In 2012, with the 20th anniversary of “Last Splash” approaching, Kelley told her sister they should do something with the old lineup. Kim told her she would have to be the one to ask Macpherson if he would join. Without question, he said.

Kim texted Wiggs. She also agreed. The Breeders toured again and eventually, in 2018, released “All Nerve,” the first album of original songs featuring the four of them since “Last Splash.”

This time — understanding, as many bands before them, that there is a thirst for their greatest work — they’re turning back the clock.

On the tour that continues into the fall, they play all 14 of the album’s songs. And “Last Splash,” remixed from a tape unearthed in the archives at Warner Music Group, will be reissued on Sept. 22, with a bonus track, “Go Man Go,” that was cut from the roster at the last minute in 1993, as well as a version of “Divine Hammer” sung by Dinosaur Jr.’s J. Mascis. Olivia Rodrigo, the new pop superstar who was born a decade after “Last Splash,” announced Wednesday that the Breeders will open for her at Madison Square Garden in New York and the Forum in Los Angeles next year.

Dayton remains home for the sisters and for Macpherson, whose regular job these days is as a carpenter. They rehearse in the same basement as always, in a house Deal bought in 1990 with Pixies money, surrounded by the guitar pedals and the instruments — Kim’s Les Paul, Kelley’s Strat, Macpherson’s maple Gretsch kit — that they used on “Last Splash.”

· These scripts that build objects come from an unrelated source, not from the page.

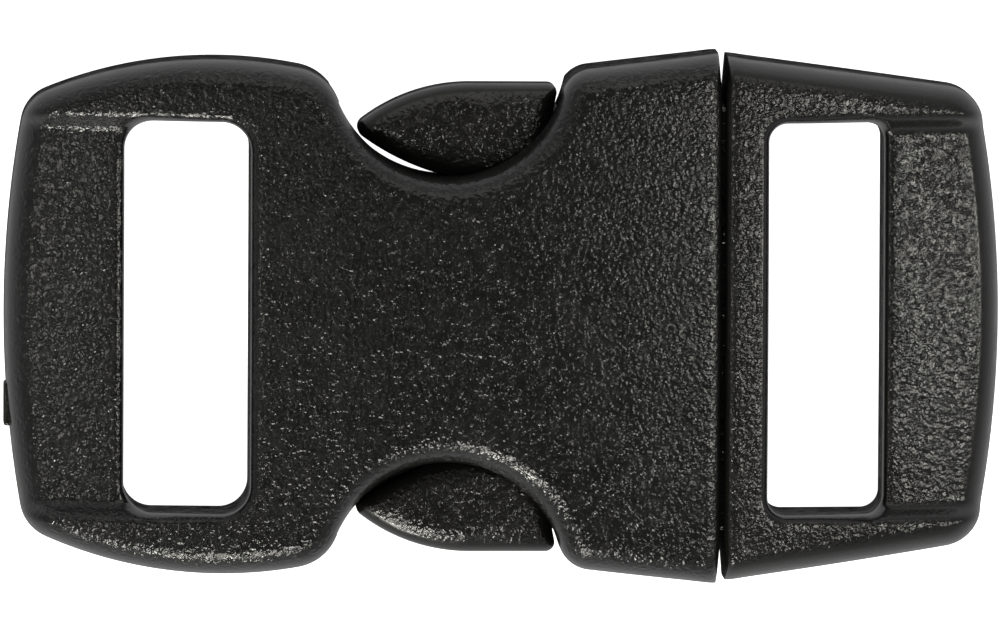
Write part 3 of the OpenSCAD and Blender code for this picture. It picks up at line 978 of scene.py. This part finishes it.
def softLight(name, azimuth, elevation, width, height, power):
    data = bpy.data.lights.new(name, "AREA")
    data.shape = "RECTANGLE"
    data.size, data.size_y = width * mm, height * mm
    data.energy = power
    data.color = studio["lampTint"]
    lamp = bpy.data.objects.new(name, data)
    bpy.context.collection.objects.link(lamp)
    a, e = math.radians(azimuth), math.radians(elevation)
    aim = Vector((math.cos(a) * math.cos(e), math.sin(a) * math.cos(e), math.sin(e)))
    lamp.location = aim * studio["lampDistance"] * mm
    lamp.rotation_euler = (-lamp.location).to_track_quat("-Z", "Y").to_euler()


def makeFloor():
    data = bpy.data.meshes.new("floor")
    half = floorLook["half"] * mm
    data.from_pydata([(x, y, 0) for x, y in rectangle(-half, half, -half, half)], [], [(0, 1, 2, 3)])
    floor = bpy.data.objects.new("floor", data)
    bpy.context.collection.objects.link(floor)
    floor.location.z = min(socketLow[2], plugLow[2]) * mm
    material = bpy.data.materials.new("paleFloor")
    material.use_nodes = True
    shader = material.node_tree.nodes["Principled BSDF"]
    grey = floorLook["grey"]
    shader.inputs["Base Color"].default_value = (grey, grey, grey, 1)
    shader.inputs["Roughness"].default_value = floorLook["roughness"]
    shader.inputs["Emission Color"].default_value = (1, 1, 1, 1)
    shader.inputs["Emission Strength"].default_value = floorLook["glow"]
    data.materials.append(material)
    floor.visible_glossy = False


def makeLights():
    world = bpy.data.worlds.new("studio")
    bpy.context.scene.world = world
    world.use_nodes = True
    tree = world.node_tree
    sky = tree.nodes["Background"]
    spot = add(tree, "ShaderNodeTexCoord")
    aim = add(tree, "ShaderNodeSeparateXYZ", {0: spot.outputs["Generated"]})
    share = calc(tree, "MULTIPLY", 0.5, calc(tree, "ADD", 1, aim.outputs["Z"]))
    ramp = add(tree, "ShaderNodeValToRGB", {"Fac": share})
    stops = ramp.color_ramp.elements
    while len(stops) < len(studio["walls"]):
        stops.new(0.5)
    for stop, (sine, grey) in zip(stops, studio["walls"]):
        stop.position = (1 + sine) / 2
        stop.color = (grey, grey, grey, 1)
    tree.links.new(ramp.outputs["Color"], sky.inputs["Color"])
    endward = calc(tree, "MULTIPLY", aim.outputs["X"], aim.outputs["X"])
    shade = calc(tree, "MULTIPLY", studio["endShade"] * studio["strength"], endward)
    tree.links.new(calc(tree, "SUBTRACT", studio["strength"], shade), sky.inputs["Strength"])
    for lamp in lamps:
        softLight(*lamp)
    bpy.context.scene.view_settings.view_transform = "Standard"


print("materials")
socketPlastic = grainedPlastic("socketPlastic", socketFinish)
plugPlastic = grainedPlastic("plugPlastic", plugFinish)
print("socket")
contour = contourTree()
socket = makeSocket(contour, socketPlastic)
print("plug")
plug = makePlug(contour, plugPlastic)

for piece, node, slot in ((socket, "socket", "socket_plastic"), (plug, "plug", "plug_plastic")):
    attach(piece, "root")
    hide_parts(node)

print("camera, floor and lights")
makeCamera()
makeFloor()
makeLights()

bpy.context.view_layer.update()
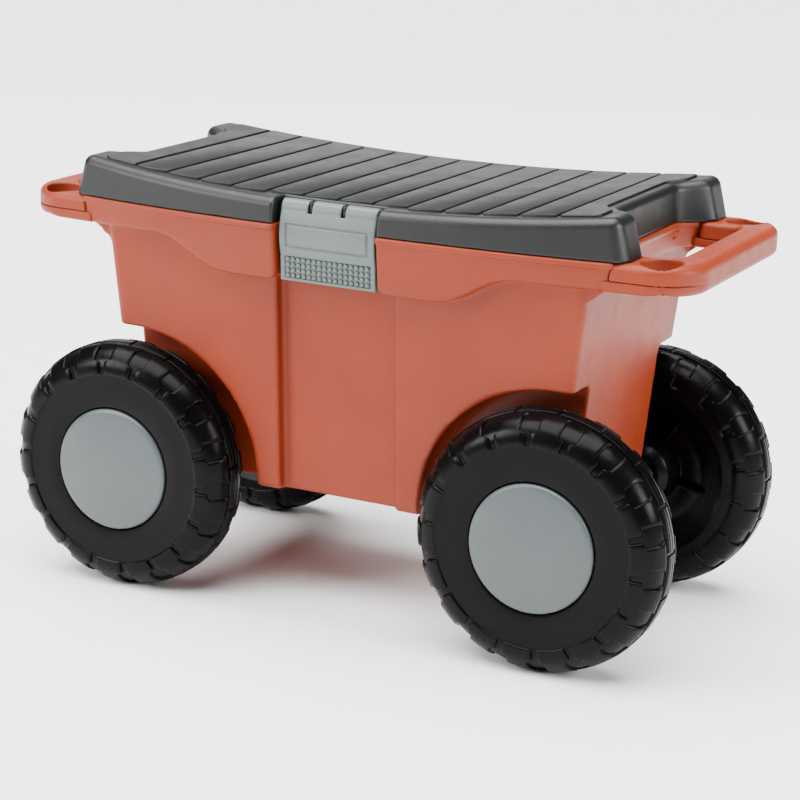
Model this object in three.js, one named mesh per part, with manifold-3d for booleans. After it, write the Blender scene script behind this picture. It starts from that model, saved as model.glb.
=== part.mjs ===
// Garden tool cart: a storage tub on four wheels that doubles as a low seat. It has a slatted lid
// hinged along the back, a pivoting front latch, and a carrying handle with tool holes at each end.
//
// Millimetres. +X runs along the cart, the latch is on the -Y side, +Z is up, and the origin is on
// the ground midway between the axles.
import * as THREE from 'three';
import { mergeVertices } from 'three/addons/utils/BufferGeometryUtils.js';
import Module from 'manifold-3d';

// Wheels and axles
const WHEEL_RADIUS = 100;
const WHEEL_MIDDLE_Y = 109.25;
const WHEEL_OUTER = 28.25;
const WHEEL_INNER = 24.25;
const WHEEL_SHOULDER = 22;
const AXLE_X = 182;
const AXLE_Z = WHEEL_RADIUS;
const AXLE_RADIUS = 5;
const AXLE_END = 126;
const BORE_RADIUS = AXLE_RADIUS + 0.35;
const CAP_RADIUS = 49.4;
const CAP_CROWN = 4.6;
const CAP_SEAT = 3.6;
const WHEEL_SEGMENTS = 28;

// Tub
const WALL = 3;
const TUB_BOTTOM = 94;
const RIM_Z = 313;
const BOTTOM_HALF_LENGTH = 185.6;
const BOTTOM_HALF_WIDTH = 97.7;
const LENGTH_DRAFT = 0.094;
const FOOT_ROUNDING = [[0, 5], [1.8, 1.6], [5.5, 0]];
const WELL_DIP = 5;
const BEYOND_END = 300;
const WIDTH_DRAFT = 0.0585;
const TUB_CORNER = 9;
const WELL_RADIUS = 111;
const WELL_WALL = 71;
const RECESS_HALF_WIDTH = 50.5;
const RECESS_DEPTH = 9.5;
const OPENING_HALF_WIDTH = 43.5;
const TUNNEL_RADIUS = 8.6;

// Flared band under the rim
const BAND_LOW_Z = 269;
const BAND_HIGH_Z = 292;
const BAND_INNER_X = 90;
const BAND_OUTER_X = 150;
const BAND_DRAFT = 0.12;
const BEAD_HEIGHT = 4.6;
const BEAD_PROUD = 0.7;

// Rim and lid in plan
const RIM_HALF_WIDTH = 128.5;
const RIM_BOW = 15.5;
const RIM_BOW_POWER = 2.6;
const LOBE_X = 229.3;
const NOTCH_X = 210;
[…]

During rehearsal breaks, Wiggs tapped away on a laptop for something else making a comeback: the Breeders Digest. Would anyone even know what a zine was anymore? Their last issue was released 28 years ago. But why not?

“How many bands get to do this?” said Macpherson. “Kim looked at me just recently, and she goes, ‘This just does not happen to every album, to every band. It’s something special.’”

correction

An earlier version of this article misidentified Robin Hurley, the former head of U.S. operations for the record label 4AD, as Robert Hurley. The article has been corrected.